College is different though. This is people paying $75k a year for elementary. Just seems wildly unsustainable.
Anonymous
Anonymous wrote:
Anonymous wrote:OP,

Given how surprised you are by this very predictable progression, I hope you're preparing for the cost of college, because that has been outpacing inflation for the past decades as well.

My son's private uni is more than 85K a year, total cost of attendance (room board tuition, etc). We pay 65K a year because he got merit aid. In order to afford any college my children might want, we moved to live in-bounds for a great public school. The costs are rising every year...



College is different though. This is people paying $75k a year for elementary. Just seems wildly unsustainable.


It's not different from your wallet's perspective. If you understand that college is going to be 120K a year in 12 years, you have to think long and hard about Kindergarten at 75K a year and all the years in between. Because call me crazy, but I'm not sure that private school families paying 75K a year would be thrilled to go the in-state flagship route at 50K a year.

Anonymous
In NYC and the SF Bay Area, the cost of attendance is already pushing $70k per year for day high school. I believe several will cross that $70k mark in a few months when next year’s tuition rates are announced.

Those schools will reach $75k by 2028, I believe.

Boggles the mind.
Anonymous
If you’re W2 that means you have to advocate for a wage increase or lateral job hopping to achieve the same 4% increase

Or if you get income any other way - this impressed upon you the need to push up and to the right
Anonymous
Anonymous wrote:Our current tuition is 57k. Assuming a 4% tuition increase per year, it will cost $75k a year in just tuition by 2032.

How is this sustainable for the vast majority of people??


It’s not sustainable for the vast majority of people! That is why there are public schools!
Anonymous
Correct, that's how pricing changes over time. I also was able to buy a can of soda for 50-60 cents when I was in middle school, and it's now 3-4 times as much – so that's pretty in line with NCS going from $20K to $60K. (The 4% increase isn't that bad, considering inflation was around 8% in 2022 ...)



Anonymous
When our oldest started, it was $30k a year. We’ve managed to put one kid through private since K and another, who is now a junior, since PK. We had to make sacrifices (fewer vacations and discretionary purchases) but it was worth it. We wouldn’t have been able to make it work at $75K per kid. There are a decent amount of families like us who will be priced out. I suspect there are enough truly wealthy families to take our place.
Anonymous
Anonymous wrote:Correct, that's how pricing changes over time. I also was able to buy a can of soda for 50-60 cents when I was in middle school, and it's now 3-4 times as much – so that's pretty in line with NCS going from $20K to $60K. (The 4% increase isn't that bad, considering inflation was around 8% in 2022 ...)

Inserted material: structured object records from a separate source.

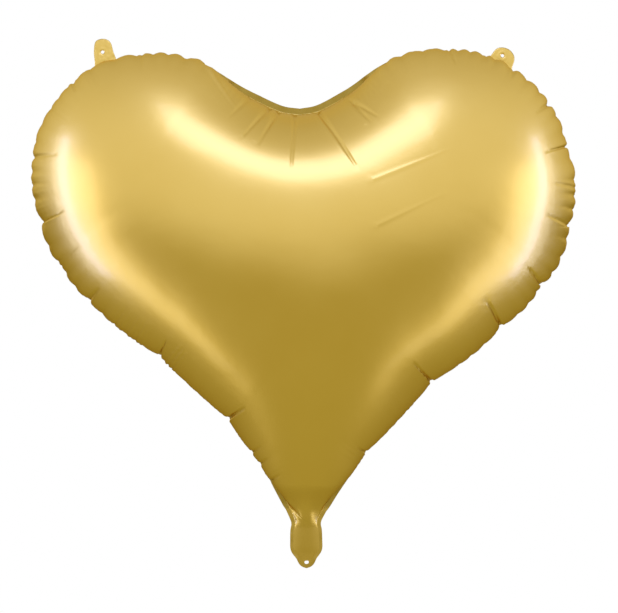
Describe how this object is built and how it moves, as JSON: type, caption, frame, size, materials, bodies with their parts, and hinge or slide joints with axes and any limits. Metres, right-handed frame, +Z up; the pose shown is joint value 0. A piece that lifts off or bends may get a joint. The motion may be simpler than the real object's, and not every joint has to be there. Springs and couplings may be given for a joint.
{
  "type": "heart-shaped foil balloon",
  "caption": "Filled heart-shaped foil balloon of two welded films, with a self-sealing valve, a folding filling tail and punched hanging tabs.",
  "frame": {"origin": "middle of the filled balloon, in the plane of the welded seam", "axes": "+X right along the longest extent, +Y to the back across the puffed depth, +Z up from tail to lobes"},
  "size_m": [0.6212, 0.2502, 0.6127],
  "materials": {
    "gold_foil": "satin metallised film, gold",
    "valve_film": "clear to milky polyethylene film"
  },
  "bodies": {
    "heart": {"front_panel": "gold_foil", "back_panel": "gold_foil", "valve_front_film": "valve_film", "valve_back_film": "valve_film"},
    "tail": {"tail_front_film": "gold_foil", "tail_back_film": "gold_foil", "tail_valve_front": "valve_film", "tail_valve_back": "valve_film"},
    "left_tab": {"left_tab_front": "gold_foil", "left_tab_back": "gold_foil"},
    "right_tab": {"right_tab_front": "gold_foil", "right_tab_back": "gold_foil"}
  },
  "joints": [
    {"name": "tail_fold", "type": "hinge", "parent": "heart", "child": "tail", "pos_m": [0, 0, -0.2585], "axis": [1, 0, 0], "range_deg": [-90, 90], "stiffness_Nm_per_rad": 0.0008},
    {"name": "left_tab_fold", "type": "hinge", "parent": "heart", "child": "left_tab", "pos_m": [-0.2275, 0, 0.279], "axis": [0.9135, 0, 0.4067], "range_deg": [-90, 90], "stiffness_Nm_per_rad": 0.0003},
    {"name": "right_tab_fold", "type": "hinge", "parent": "heart", "child": "right_tab", "pos_m": [0.2325, 0, 0.2745], "axis": [0.8988, 0, -0.4384], "range_deg": [-90, 90], "stiffness_Nm_per_rad": 0.0003}
  ]
}
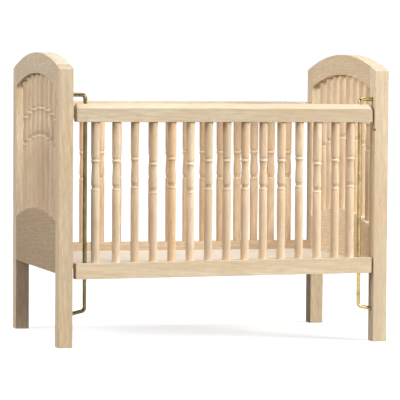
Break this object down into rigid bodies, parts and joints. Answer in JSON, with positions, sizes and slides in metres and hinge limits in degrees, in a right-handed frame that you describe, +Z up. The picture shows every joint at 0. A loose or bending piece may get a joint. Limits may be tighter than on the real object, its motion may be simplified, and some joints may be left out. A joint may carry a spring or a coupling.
{
  "type": "baby crib",
  "caption": "Wooden crib with arched spindle ends, turned spindles on both long sides and a front side that slides down on two bent brass rods.",
  "frame": {"origin": "on the floor, under the middle of the crib's outline", "axes": "+X along the crib's length towards its right end, +Y across it from the sliding front side to the fixed rear side, +Z up"},
  "size_m": [1.07, 0.7, 0.914],
  "materials": {
    "post_wood": "unfinished, sanded, fine straight grain along the post",
    "panel_wood": "unfinished, sanded, fine grain across the end",
    "rail_wood": "unfinished, sanded, fine grain along the rail with short pores",
    "turned_wood": "unfinished, turned, fine grain along the spindle",
    "base_wood": "unfinished board, pale and smooth",
    "brass_rod": "drawn, bright, slightly dulled"
  },
  "bodies": {
    "frame": {"end_spindle_left_1": "turned_wood", "end_spindle_left_2": "turned_wood", "end_spindle_left_3": "turned_wood", "end_spindle_left_4": "turned_wood", "end_spindle_left_5": "turned_wood", "end_spindle_left_6": "turned_wood", "end_spindle_left_7": "turned_wood", "end_spindle_left_8": "turned_wood", "end_spindle_right_1": "turned_wood", "end_spindle_right_2": "turned_wood", "end_spindle_right_3": "turned_wood", "end_spindle_right_4": "turned_wood", "end_spindle_right_5": "turned_wood", "end_spindle_right_6": "turned_wood", "end_spindle_right_7": "turned_wood", "end_spindle_right_8": "turned_wood", "guide_rod_left": "brass_rod", "guide_rod_right": "brass_rod", "head_rail_left": "panel_wood", "head_rail_right": "panel_wood", "lower_panel_left": "panel_wood", "lower_panel_right": "panel_wood", "mattress_base": "base_wood", "post_front_left": "post_wood", "post_front_right": "post_wood", "post_rear_left": "post_wood", "post_rear_right": "post_wood", "rear_spindle_01": "turned_wood", "rear_spindle_02": "turned_wood", "rear_spindle_03": "turned_wood", "rear_spindle_04": "turned_wood", "rear_spindle_05": "turned_wood", "rear_spindle_06": "turned_wood", "rear_spindle_07": "turned_wood", "rear_spindle_08": "turned_wood", "rear_spindle_09": "turned_wood", "rear_spindle_10": "turned_wood", "rear_spindle_11": "turned_wood", "rear_spindle_12": "turned_wood", "rear_spindle_13": "turned_wood", "rear_spindle_14": "turned_wood", "rear_spindle_15": "turned_wood", "rear_top_rail": "rail_wood"},
    "drop_side": {"drop_bottom_rail": "rail_wood", "drop_spindle_01": "turned_wood", "drop_spindle_02": "turned_wood", "drop_spindle_03": "turned_wood", "drop_spindle_04": "turned_wood", "drop_spindle_05": "turned_wood", "drop_spindle_06": "turned_wood", "drop_spindle_07": "turned_wood", "drop_spindle_08": "turned_wood", "drop_spindle_09": "turned_wood", "drop_spindle_10": "turned_wood", "drop_spindle_11": "turned_wood", "drop_spindle_12": "turned_wood", "drop_spindle_13": "turned_wood", "drop_spindle_14": "turned_wood", "drop_spindle_15": "turned_wood", "drop_top_rail": "rail_wood"}
  },
  "joints": [
    {"name": "drop_side_slide", "type": "slide", "parent": "frame", "child": "drop_side", "axis": [0, 0, 1], "range_m": [-0.088, 0.005]}
  ]
}
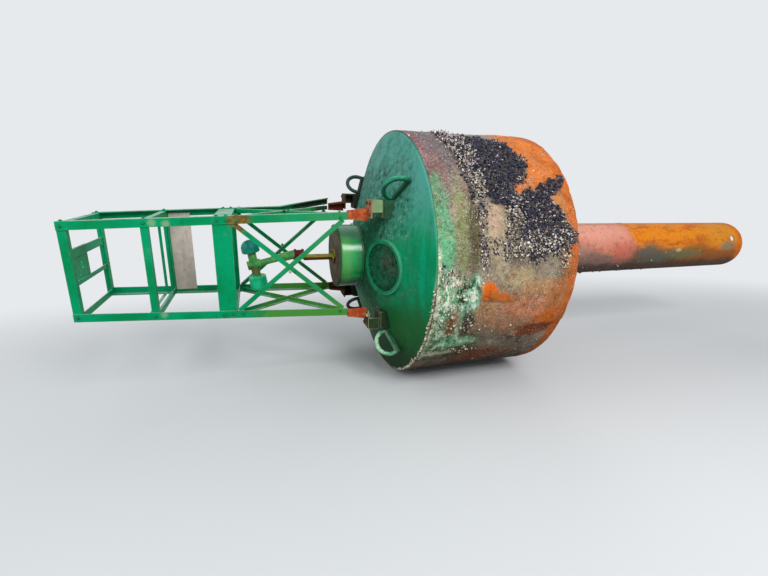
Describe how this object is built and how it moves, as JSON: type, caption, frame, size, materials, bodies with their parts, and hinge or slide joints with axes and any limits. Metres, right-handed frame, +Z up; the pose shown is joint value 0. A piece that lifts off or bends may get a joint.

Why did you pick the year with by far the most inflation of the last 20 years? You want to average that out over decades, bozo.
Anonymous
Anonymous wrote:Our current tuition is 57k. Assuming a 4% tuition increase per year, it will cost $75k a year in just tuition by 2032.

How is this sustainable for the vast majority of people??


Virtually nobody is spending even $57K for tuition. All those kids go to public school, which you also are paying for. Anyone not able to afford $75K per year, or whatever the number is, by 2032 is just being priced off the yacht. Plenty of folks, for the most desirable schools, will be able to afford that. Whether that's a good thing is an entirely different matter, but for the average family, we are already there.